Cyprus harbours no illusions. It cannot deter Turkey militarily. What it seeks instead are options and resilience: the capacity to remain a predictable and dependable security enabler, aligned with the foreign and security policies of the EU.

Turkey, by contrast, has repeatedly demonstrated that it is an unpredictable and transactional Nato partner. It pursues a foreign policy often at odds with US and Nato objectives. It frequently undermines collective cohesion. In practice, it behaves as an à la carte ally – embracing alliance benefits while rejecting obligations that constrain its agenda.

Ankara’s strategic objectives regarding Cyprus have remained fundamentally unchanged for decades: to neutralise Cyprus’ foreign-policy autonomy and prevent Nicosia from functioning as an independent and credible EU actor. A constrained or coerced Cyprus cannot serve as a reliable security enabler. Instability at Cyprus’ crossroads is incompatible with the security interests of Europe, the US and the broader West.

(For a fuller analysis, see my article “The Two-State Gambit: Decoding Turkey’s Strategic Play in Cyprus”)

The road ahead

Cyprus must now translate opportunity into structure. It must modernise defence and deepen cooperation with regional partners – especially Greece, Israel, Egypt and Jordan – while, as conditions evolve, broadening practical engagement with Lebanon, the new Syria and, eventually, Turkey.

At the same time, MNNA designation should remain a strategic priority.
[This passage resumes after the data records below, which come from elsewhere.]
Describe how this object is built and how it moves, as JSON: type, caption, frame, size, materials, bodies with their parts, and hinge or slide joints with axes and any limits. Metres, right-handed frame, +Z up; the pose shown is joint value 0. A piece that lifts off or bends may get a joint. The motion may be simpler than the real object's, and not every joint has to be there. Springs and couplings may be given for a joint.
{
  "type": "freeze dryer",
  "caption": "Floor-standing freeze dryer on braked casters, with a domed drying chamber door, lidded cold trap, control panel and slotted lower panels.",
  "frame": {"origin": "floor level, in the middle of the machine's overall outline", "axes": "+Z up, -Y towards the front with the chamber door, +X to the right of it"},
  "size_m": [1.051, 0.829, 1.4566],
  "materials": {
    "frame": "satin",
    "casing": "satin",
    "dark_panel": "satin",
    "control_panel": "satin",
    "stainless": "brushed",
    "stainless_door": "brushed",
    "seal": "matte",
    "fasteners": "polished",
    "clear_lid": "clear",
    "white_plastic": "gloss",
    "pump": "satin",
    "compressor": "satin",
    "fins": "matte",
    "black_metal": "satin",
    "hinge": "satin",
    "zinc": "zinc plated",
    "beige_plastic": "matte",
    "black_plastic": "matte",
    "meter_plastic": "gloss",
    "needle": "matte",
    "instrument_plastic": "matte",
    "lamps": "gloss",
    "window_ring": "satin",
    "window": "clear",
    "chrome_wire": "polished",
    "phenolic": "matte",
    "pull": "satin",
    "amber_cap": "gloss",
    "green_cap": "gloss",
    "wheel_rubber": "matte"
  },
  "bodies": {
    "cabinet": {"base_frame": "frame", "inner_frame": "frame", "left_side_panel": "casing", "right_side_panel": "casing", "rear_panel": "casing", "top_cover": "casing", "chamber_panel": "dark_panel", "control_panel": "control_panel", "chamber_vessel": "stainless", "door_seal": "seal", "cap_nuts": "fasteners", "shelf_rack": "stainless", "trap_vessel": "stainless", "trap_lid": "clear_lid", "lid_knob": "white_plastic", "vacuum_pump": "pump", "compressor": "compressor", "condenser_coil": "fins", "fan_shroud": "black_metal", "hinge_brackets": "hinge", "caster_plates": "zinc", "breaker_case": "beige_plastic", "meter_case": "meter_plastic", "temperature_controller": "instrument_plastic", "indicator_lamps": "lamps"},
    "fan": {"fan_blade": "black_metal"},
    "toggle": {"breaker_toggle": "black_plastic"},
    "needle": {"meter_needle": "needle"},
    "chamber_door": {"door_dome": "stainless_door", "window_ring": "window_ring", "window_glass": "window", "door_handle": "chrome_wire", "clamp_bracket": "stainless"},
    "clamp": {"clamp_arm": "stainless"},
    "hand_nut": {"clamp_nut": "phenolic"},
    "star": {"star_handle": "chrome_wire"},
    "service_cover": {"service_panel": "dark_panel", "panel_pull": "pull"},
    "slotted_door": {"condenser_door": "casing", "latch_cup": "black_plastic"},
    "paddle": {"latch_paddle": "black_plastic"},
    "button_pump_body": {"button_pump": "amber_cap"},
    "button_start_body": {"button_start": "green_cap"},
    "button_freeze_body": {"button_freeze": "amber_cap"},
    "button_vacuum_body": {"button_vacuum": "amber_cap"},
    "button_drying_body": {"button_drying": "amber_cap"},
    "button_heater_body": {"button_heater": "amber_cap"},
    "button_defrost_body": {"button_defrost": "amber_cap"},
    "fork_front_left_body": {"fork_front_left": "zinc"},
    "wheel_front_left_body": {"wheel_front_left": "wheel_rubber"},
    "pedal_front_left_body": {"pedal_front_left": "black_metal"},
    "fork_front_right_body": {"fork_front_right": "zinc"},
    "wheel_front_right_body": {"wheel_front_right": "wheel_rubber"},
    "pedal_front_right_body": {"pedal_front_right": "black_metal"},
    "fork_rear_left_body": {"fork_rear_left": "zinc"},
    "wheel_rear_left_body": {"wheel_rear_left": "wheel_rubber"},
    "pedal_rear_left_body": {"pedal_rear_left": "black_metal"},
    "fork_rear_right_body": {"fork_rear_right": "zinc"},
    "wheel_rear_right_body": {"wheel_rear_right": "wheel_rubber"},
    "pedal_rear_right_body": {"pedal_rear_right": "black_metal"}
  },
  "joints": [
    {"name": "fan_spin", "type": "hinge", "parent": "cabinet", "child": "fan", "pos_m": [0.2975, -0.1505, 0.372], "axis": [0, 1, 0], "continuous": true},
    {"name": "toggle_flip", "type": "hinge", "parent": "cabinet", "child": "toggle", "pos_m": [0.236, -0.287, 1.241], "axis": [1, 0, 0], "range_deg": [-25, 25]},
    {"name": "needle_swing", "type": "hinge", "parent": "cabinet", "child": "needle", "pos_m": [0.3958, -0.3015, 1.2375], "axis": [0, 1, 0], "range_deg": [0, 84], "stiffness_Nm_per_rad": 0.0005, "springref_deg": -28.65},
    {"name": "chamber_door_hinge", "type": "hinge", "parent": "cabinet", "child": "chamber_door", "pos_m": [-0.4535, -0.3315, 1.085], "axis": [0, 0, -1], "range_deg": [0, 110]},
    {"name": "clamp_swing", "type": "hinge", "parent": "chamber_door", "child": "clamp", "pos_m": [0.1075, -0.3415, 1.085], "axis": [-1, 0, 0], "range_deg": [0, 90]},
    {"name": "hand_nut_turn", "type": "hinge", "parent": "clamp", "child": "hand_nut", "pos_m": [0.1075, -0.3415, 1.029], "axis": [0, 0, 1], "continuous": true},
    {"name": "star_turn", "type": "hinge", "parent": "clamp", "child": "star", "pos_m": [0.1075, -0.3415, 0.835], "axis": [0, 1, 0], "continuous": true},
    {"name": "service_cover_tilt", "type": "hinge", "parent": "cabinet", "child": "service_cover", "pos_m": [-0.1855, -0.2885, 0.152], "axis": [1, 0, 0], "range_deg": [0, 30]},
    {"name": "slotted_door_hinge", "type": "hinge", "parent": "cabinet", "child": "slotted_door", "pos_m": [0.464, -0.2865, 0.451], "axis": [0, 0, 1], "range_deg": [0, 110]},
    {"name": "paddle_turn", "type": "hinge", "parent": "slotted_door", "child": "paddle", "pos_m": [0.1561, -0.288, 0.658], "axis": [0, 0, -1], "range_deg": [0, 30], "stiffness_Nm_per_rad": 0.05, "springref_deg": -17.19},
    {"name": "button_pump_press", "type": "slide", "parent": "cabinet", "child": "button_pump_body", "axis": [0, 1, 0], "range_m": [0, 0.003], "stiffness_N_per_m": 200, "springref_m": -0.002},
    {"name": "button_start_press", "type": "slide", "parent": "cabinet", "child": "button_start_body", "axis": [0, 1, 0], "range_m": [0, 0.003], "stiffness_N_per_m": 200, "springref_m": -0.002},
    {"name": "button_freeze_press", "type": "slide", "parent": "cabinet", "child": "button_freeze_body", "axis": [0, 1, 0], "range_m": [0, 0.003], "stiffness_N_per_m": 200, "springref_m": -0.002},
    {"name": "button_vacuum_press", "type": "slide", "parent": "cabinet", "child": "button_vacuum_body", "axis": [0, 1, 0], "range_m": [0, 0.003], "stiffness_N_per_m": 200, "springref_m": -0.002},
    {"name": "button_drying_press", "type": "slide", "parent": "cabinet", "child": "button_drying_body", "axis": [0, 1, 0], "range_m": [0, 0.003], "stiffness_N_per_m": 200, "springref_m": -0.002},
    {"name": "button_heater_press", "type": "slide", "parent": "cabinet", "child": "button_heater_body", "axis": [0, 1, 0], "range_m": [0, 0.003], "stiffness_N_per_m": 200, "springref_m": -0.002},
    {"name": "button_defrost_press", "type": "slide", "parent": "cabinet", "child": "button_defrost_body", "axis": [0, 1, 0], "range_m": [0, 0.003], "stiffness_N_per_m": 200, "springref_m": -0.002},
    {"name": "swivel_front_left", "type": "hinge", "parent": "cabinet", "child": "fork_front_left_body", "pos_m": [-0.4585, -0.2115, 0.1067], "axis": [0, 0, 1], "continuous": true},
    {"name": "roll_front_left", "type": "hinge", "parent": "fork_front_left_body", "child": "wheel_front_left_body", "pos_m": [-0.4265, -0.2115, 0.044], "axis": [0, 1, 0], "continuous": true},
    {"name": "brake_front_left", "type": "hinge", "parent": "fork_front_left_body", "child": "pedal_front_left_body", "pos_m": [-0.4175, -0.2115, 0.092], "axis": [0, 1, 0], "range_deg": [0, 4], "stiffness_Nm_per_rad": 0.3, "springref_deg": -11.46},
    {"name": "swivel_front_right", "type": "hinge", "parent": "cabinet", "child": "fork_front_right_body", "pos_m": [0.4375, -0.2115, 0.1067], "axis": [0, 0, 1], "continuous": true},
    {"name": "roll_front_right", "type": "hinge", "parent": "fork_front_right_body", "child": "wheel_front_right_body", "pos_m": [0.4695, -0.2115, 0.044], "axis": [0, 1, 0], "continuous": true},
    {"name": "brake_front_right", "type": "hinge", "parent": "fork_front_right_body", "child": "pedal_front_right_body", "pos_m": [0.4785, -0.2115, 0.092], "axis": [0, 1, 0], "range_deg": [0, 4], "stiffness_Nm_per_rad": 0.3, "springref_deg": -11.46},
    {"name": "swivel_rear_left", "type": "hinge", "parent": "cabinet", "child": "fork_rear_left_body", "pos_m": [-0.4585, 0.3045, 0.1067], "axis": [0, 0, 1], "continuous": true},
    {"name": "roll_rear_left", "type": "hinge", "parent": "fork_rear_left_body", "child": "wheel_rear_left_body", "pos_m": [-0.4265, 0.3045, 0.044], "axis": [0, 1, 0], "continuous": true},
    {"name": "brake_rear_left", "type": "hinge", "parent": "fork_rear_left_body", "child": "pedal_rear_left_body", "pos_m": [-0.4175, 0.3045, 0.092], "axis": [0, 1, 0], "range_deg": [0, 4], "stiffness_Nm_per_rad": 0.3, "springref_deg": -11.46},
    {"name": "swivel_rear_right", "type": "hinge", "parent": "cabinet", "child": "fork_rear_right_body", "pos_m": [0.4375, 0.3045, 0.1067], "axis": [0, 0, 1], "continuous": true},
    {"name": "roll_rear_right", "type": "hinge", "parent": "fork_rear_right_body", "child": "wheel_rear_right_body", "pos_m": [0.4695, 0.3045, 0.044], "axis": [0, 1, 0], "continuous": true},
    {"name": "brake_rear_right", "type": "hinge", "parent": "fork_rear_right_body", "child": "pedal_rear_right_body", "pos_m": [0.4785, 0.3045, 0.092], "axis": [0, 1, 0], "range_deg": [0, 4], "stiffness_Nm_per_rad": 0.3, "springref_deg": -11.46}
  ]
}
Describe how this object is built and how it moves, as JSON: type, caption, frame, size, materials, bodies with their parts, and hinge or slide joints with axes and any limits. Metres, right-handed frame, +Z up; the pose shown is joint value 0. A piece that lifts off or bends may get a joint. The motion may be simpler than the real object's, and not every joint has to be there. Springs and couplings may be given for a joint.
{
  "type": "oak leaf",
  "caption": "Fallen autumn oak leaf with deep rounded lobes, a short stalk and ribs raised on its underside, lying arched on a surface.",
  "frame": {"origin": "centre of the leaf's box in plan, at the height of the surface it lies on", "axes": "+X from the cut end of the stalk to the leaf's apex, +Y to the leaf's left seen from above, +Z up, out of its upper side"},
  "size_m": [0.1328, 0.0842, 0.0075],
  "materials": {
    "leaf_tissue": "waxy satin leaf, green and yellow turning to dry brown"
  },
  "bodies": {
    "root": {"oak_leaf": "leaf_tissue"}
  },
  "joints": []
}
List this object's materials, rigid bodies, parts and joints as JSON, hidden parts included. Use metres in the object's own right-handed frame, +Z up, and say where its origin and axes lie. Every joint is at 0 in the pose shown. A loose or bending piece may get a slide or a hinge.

It would embed Cyprus more firmly within the Euro-Atlantic security ecosystem in a manner fully compatible with its EU vocation.

Cyprus stands at the intersection of energy, technology and security. The embargoes belonged to another era. Modern Cyprus is democratic, European and strategically literate. It understands that peace without capability is illusion – and capability without restraint is peril. Geography is destiny. Policy is choice.